#### [EXERCISE PROMPT]
Here are some records; copy every line that holds the word "code".

#### [SUPPLIED ENTRIES]
◆ ◆ ◆ ◆ ◆ ◆ ◆
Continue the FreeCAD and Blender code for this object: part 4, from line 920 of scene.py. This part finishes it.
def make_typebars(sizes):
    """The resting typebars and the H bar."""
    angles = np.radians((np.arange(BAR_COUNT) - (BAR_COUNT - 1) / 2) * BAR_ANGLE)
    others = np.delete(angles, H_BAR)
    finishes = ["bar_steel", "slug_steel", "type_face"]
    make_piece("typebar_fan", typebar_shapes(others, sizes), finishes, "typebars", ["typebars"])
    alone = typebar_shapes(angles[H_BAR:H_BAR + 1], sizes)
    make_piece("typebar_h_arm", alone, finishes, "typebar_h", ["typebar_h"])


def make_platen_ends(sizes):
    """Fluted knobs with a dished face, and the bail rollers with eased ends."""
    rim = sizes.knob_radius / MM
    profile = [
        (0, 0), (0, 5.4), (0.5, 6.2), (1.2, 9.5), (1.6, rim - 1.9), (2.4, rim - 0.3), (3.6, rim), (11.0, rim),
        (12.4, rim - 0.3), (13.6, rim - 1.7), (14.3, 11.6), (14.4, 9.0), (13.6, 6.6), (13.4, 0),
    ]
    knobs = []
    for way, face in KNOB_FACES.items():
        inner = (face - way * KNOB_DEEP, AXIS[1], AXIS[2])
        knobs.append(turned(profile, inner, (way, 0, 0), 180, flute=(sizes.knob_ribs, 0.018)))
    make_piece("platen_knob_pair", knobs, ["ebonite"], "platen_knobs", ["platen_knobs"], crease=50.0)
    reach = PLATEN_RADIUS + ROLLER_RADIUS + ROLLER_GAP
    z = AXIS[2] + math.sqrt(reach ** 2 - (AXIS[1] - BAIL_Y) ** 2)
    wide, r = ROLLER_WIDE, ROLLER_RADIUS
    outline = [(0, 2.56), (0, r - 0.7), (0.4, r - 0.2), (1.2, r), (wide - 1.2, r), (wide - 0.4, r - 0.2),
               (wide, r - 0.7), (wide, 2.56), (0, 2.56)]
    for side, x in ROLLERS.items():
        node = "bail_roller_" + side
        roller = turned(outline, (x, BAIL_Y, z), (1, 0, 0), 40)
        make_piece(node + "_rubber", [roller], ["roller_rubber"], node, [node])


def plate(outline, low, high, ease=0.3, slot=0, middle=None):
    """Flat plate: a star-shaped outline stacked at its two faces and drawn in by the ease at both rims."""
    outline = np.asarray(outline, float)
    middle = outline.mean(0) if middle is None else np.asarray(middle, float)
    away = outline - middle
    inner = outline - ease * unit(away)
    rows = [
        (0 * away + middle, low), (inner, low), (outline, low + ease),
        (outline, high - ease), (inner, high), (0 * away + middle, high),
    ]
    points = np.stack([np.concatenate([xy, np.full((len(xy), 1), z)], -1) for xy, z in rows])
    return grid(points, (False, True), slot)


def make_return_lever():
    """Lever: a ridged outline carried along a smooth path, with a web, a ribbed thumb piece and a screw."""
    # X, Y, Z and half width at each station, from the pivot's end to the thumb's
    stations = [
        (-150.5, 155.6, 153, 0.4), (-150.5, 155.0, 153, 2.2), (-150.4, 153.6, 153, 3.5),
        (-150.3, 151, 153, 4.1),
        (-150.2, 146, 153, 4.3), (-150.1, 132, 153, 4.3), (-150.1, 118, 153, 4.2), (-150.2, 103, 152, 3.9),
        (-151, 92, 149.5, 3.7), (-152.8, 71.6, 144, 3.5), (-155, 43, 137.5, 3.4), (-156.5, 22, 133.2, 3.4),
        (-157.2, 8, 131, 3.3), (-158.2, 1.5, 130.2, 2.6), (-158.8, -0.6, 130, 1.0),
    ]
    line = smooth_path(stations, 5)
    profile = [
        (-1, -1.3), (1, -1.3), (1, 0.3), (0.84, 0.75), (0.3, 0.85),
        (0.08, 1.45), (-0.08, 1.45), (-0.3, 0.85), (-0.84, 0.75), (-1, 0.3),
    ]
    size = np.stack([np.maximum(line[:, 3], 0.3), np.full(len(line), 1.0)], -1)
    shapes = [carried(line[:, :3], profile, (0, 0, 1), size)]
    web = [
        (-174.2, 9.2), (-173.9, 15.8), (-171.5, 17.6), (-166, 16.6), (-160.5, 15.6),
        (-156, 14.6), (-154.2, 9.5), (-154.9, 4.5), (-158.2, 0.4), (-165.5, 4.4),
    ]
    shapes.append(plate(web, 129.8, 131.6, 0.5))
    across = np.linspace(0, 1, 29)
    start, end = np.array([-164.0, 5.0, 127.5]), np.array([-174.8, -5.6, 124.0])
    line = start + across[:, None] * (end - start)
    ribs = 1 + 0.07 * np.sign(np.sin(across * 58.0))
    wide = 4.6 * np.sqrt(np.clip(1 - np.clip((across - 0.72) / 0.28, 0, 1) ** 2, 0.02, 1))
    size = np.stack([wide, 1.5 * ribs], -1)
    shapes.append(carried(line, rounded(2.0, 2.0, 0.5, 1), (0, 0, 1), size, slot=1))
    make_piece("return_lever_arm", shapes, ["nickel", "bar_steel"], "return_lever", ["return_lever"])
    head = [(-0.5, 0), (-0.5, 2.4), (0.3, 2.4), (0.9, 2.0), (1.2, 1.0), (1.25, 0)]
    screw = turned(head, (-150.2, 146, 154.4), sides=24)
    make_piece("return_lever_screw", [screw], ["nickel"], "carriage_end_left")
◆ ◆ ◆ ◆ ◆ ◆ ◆
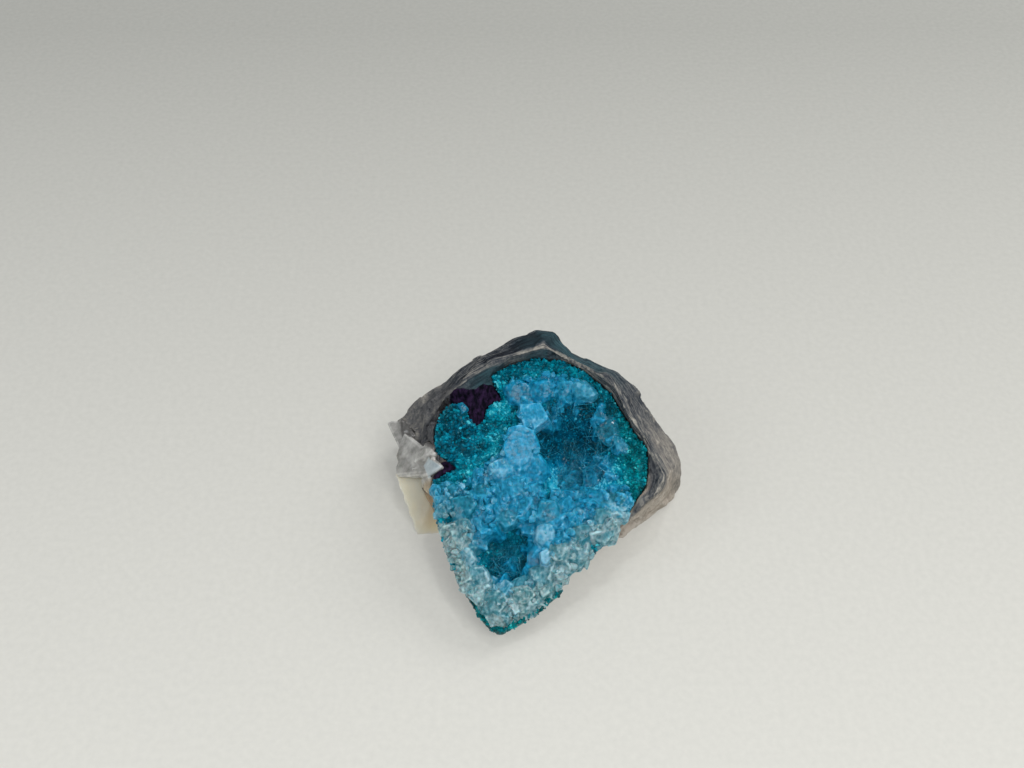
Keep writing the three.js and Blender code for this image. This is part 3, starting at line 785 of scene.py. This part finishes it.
◆ ◆ ◆ ◆ ◆ ◆ ◆
#### [REPLY TO THE EXERCISE]
Continue the FreeCAD and Blender code for this object: part 4, from line 920 of scene.py. This part finishes it.
Keep writing the three.js and Blender code for this image. This is part 3, starting at line 785 of scene.py. This part finishes it.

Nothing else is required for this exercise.